* _Exercise description_:
Repeat exactly the lines of the listing below, please, starting with the first and ending with the line containing "the neck. Millimetres."; leave out the rest.

* _Information provided_:
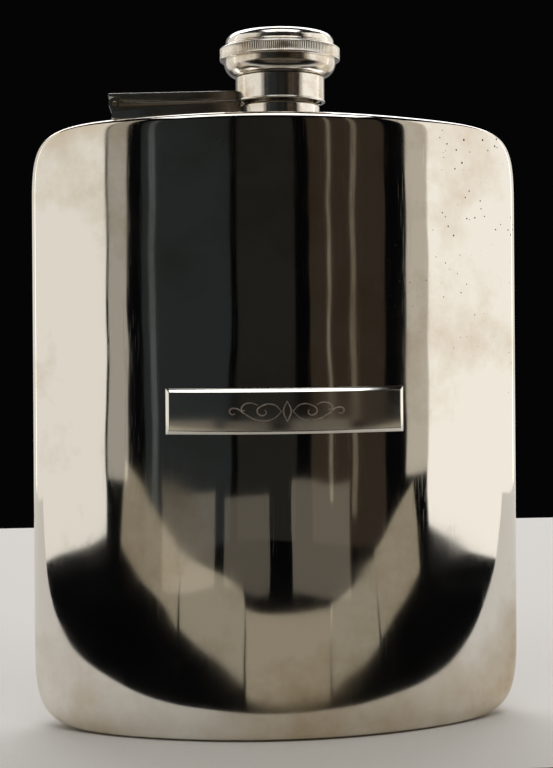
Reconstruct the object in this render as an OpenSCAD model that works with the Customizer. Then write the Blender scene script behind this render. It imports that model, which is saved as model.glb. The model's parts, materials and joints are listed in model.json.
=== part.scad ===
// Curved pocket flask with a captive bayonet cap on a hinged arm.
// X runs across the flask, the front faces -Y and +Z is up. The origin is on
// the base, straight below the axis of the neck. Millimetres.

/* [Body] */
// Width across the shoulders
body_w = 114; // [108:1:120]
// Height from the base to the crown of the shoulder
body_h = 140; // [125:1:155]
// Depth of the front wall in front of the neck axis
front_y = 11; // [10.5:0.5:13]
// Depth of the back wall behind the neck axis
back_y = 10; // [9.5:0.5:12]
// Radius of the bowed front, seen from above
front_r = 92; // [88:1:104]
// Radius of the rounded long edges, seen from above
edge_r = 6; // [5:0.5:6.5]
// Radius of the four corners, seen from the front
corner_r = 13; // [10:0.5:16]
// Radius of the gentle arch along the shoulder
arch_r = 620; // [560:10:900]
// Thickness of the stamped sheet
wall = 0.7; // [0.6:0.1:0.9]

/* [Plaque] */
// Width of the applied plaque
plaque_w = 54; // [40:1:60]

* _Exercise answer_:
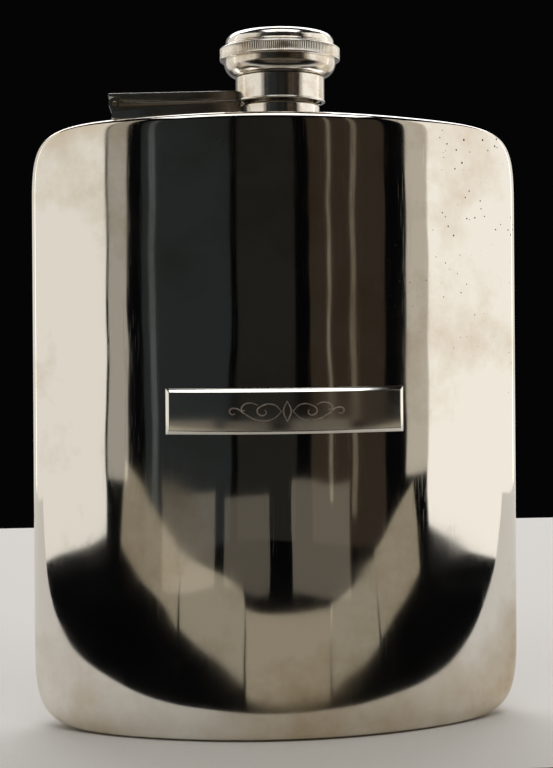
Reconstruct the object in this render as an OpenSCAD model that works with the Customizer. Then write the Blender scene script behind this render. It imports that model, which is saved as model.glb. The model's parts, materials and joints are listed in model.json.
=== part.scad ===
// Curved pocket flask with a captive bayonet cap on a hinged arm.
// X runs across the flask, the front faces -Y and +Z is up. The origin is on
// the base, straight below the axis of the neck. Millimetres.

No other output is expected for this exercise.